Posted 2017-06-02T03:21:57.153

Reputation: 23

Your mp3 player is saying you need to format it. You need to format it before using it as flash storage. – Bennett Yeo – 2017-06-02T06:57:25.050

I did. I went to Disk Utility and formatted it as MS-DOS, the same as the other. – LilVinny – 2017-06-02T11:17:51.157

I've edited the tags and title on your question with the assumption that your system is a Mac, based on the text of your question. – bwDraco – 2017-06-07T23:41:34.293

Answers

1

If the MP3 player has 2 GB of storage capacity or less, it's likely that it is designed to use FAT16 instead of FAT32. Try formatting it as FAT16 and see if it works.

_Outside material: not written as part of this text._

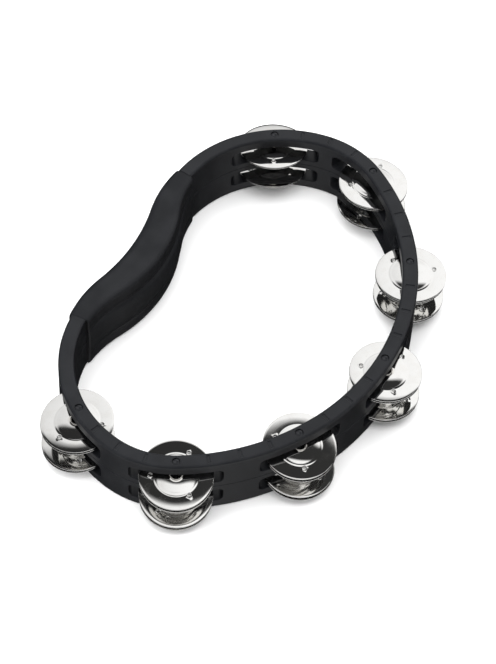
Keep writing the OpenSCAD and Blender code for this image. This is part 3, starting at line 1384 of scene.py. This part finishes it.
@dataclass
class Studio:
    """A pale floor, soft light all round and the camera."""

    azimuth: float = math.radians(26.31)
    elevation: float = math.radians(53.87)
    roll: float = math.radians(2.84)
    distance: float = 1.768
    aim: tuple[float, float, float] = (-0.0174, 0.0061, 0.0)
    lens: float = 135.54
    floor_size: float = 8.0
    sky_power: float = 1.1
    side_fade: tuple[float, float] = (-0.6, 0.3)
    side_dim: float = 0.72
    lamp_distance: float = 1.6
    sensor: float = 36.0
    # Places and brightness round the sky: 0 is the front horizon, then comes what lies below,
    # 0.5 is the back horizon, 0.75 is overhead and 1 is the front horizon again.
    sky: tuple[tuple[float, float], ...] = (
        (0.0, 1.0), (0.12, 0.9), (0.2, 0.1), (0.3, 0.02), (0.54, 0.02),
        (0.56, 0.8), (0.61, 1.0), (0.676, 1.0), (0.692, 0.03), (0.748, 0.03),
        (0.758, 1.0), (0.795, 1.0), (0.815, 0.2), (0.9, 0.14), (1.0, 0.4),
    )

    def _back(self, azimuth: float, elevation: float) -> Vector:
        """The direction from the object to a viewer at that azimuth and elevation."""
        flat = math.cos(elevation)
        return Vector((math.sin(azimuth) * flat, -math.cos(azimuth) * flat, math.sin(elevation)))

    def add_floor(self) -> None:
        """Adds the floor."""
        half = self.floor_size / 2
        mesh = bpy.data.meshes.new("floor")
        corners = [(-half, -half, 0), (half, -half, 0), (half, half, 0), (-half, half, 0)]
        mesh.from_pydata(corners, [], [(0, 1, 2, 3)])
        floor = bpy.data.objects.new("floor", mesh)
        bpy.context.scene.collection.objects.link(floor)
        floor.visible_glossy = False
        mesh.materials.append(StudioPaper("studio_paper").material())

    def add_camera(self) -> None:
        """Adds the camera."""
        data = bpy.data.cameras.new("camera")
        data.lens, data.sensor_width = self.lens, self.sensor
        camera = bpy.data.objects.new("camera", data)
        bpy.context.scene.collection.objects.link(camera)
        back = self._back(self.azimuth, self.elevation)
        right = Vector((math.cos(self.azimuth), math.sin(self.azimuth), 0.0))
        up = back.cross(right)
        c, s = math.cos(self.roll), math.sin(self.roll)
        axes = (right * c + up * s, up * c - right * s, back)
        camera.matrix_world = Matrix.Translation(Vector(self.aim) + back * self.distance) @ Matrix(
            [[axis[i] for axis in axes] for i in range(3)]
        ).to_4x4()
        bpy.context.scene.camera = camera

    def add_lamp(
        self, name: str, azimuth: float, elevation: float, size: float, power: float
    ) -> None:
        """Adds a square soft light that faces the object and doesn't show in reflections.

        Args:
            name: Its name.
            azimuth: Where it stands, in degrees.
            elevation: How high it stands, in degrees.
            size: Its side, in metres.
            power: Its power, in watts.
        """
        data = bpy.data.lights.new(name, "AREA")
        data.size, data.energy = size, power
        lamp = bpy.data.objects.new(name, data)
        lamp.visible_glossy = False
        bpy.context.scene.collection.objects.link(lamp)
        back = self._back(math.radians(azimuth), math.radians(elevation))
        lamp.location = Vector(self.aim) + back * self.lamp_distance
        lamp.rotation_mode = "QUATERNION"
        lamp.rotation_quaternion = back.to_track_quat("Z", "Y")

    def add_sky(self) -> None:
        """Surrounds the object with a bright sheet behind, a dark gap and a sheet overhead."""
        world = bpy.data.worlds.new("studio_sheets")
        world.use_nodes = True
        world.node_tree.nodes.clear()
        sheet = Sheet(world.node_tree)
        toward = sheet.add("ShaderNodeTexCoord", output="Generated")
        behind = self._back(self.azimuth + math.pi, 0.0)
        depth = sheet.along(toward, behind)
        height = sheet.add("ShaderNodeSeparateXYZ", inputs={0: toward}, output="Z")
        angle = sheet.add("ShaderNodeMath", {"operation": "ARCTAN2"}, {0: height, 1: depth})
        bright = sheet.add(
            "ShaderNodeValToRGB", {"stops": self.sky}, {"Fac": angle / (2 * math.pi) + 0.5}
        )
        right = (math.cos(self.azimuth), math.sin(self.azimuth), 0.0)
        side = sheet.window(sheet.along(toward, right), *self.side_fade)
        power = sheet.between(side, self.side_dim, 1.0) * self.sky_power
        light = sheet.add("ShaderNodeBackground", inputs={"Color": bright, "Strength": power})
        sheet.node("ShaderNodeOutputWorld", inputs={"Surface": light})
        bpy.context.scene.world = world

    def build(self) -> None:
        """Sets up the whole studio."""
        self.add_floor()
        self.add_camera()
        self.add_sky()
        self.add_lamp("key", -42, 16, 1.2, 30)
        self.add_lamp("overhead", 0, 90, 2.4, 60)
        bpy.context.scene.view_settings.view_transform = "Standard"


# ---------------------------------------------------------------- all together


def corners(box: Iterable[Vector]) -> list[list[float]]:
    """A box's two corners as plain numbers."""
    return [[float(x) for x in corner] for corner in box]


def main() -> None:
    """Builds the studio and every piece."""
    logging.basicConfig(level=logging.INFO, format="%(name)s: %(message)s")
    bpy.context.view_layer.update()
    Studio().build()
    plastic = MouldedPlastic("black_moulded_plastic")
    for row in Row:
        FrameHalf(row, plastic).build()
    HandGrip(GripRubber("soft_black_rubber")).build()
    steel = PinSteel("oxidised_pin_steel")
    disc = JingleDisc(NickelPlate("bright_nickel"))
    for position in POSITIONS:
        JinglePin(position, steel).build()
        for row in Row:
            for place in Place:
                disc.build(position, row, place)


if __name__ == "__main__":
    main()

If, out of the factory, the device is formatted as FAT32, then the problem is probably due to it being sensitive to low-level filesystem characteristics like the cluster (allocation unit) size or the partition table. Given that you have one unit that is formatted as FAT32 and works, examine the device's partitioning and formatting:

  • What is the cluster size?
  • Is there an MBR partition table, or is the device directly formatted without a partition table?
  • If there is a partition table, how are the partition(s) laid out?

Try to match the factory configuration of the file system and partitioning when you format the non-working MP3 player and see if that helps.

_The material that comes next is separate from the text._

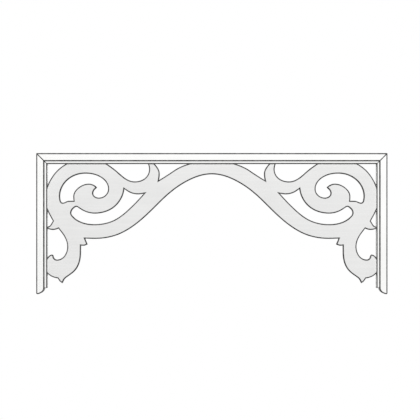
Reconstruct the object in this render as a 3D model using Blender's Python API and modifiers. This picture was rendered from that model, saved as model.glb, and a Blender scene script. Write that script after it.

Also, based on the text of your question, it looks like you're trying to format it on a Mac, which may produce results that differ from what the MP3 player expects. If you have access to a Windows or Linux system, try formatting it there.


Technical details

A 2 GB storage device will generally have less than 2 GiB of addressable storage space. With a few exceptions, nonvolatile storage devices are measured in decimal units while volatile memory devices are measured in binary units.

Most storage devices with such low capacities are formatted from the factory as FAT16 because FAT32's long filename functionality was patented and required a license fee to implement. Although these patents have now expired, it is likely that manufacturers will continue to use FAT16 for <2 GiB storage devices out of inertia. For the same reason, low-capacity MP3 players are unlikely to implement FAT32 support.

The firmware on simpler electronic devices like MP3 players is often designed with certain restrictive assumptions about its storage media, including cluster sizes, partition layouts, and the location of the filesystem's internal data structures. If, as formatted by the computer, the storage media doesn't match up with what the device expects, it may not be able to access the filesystem.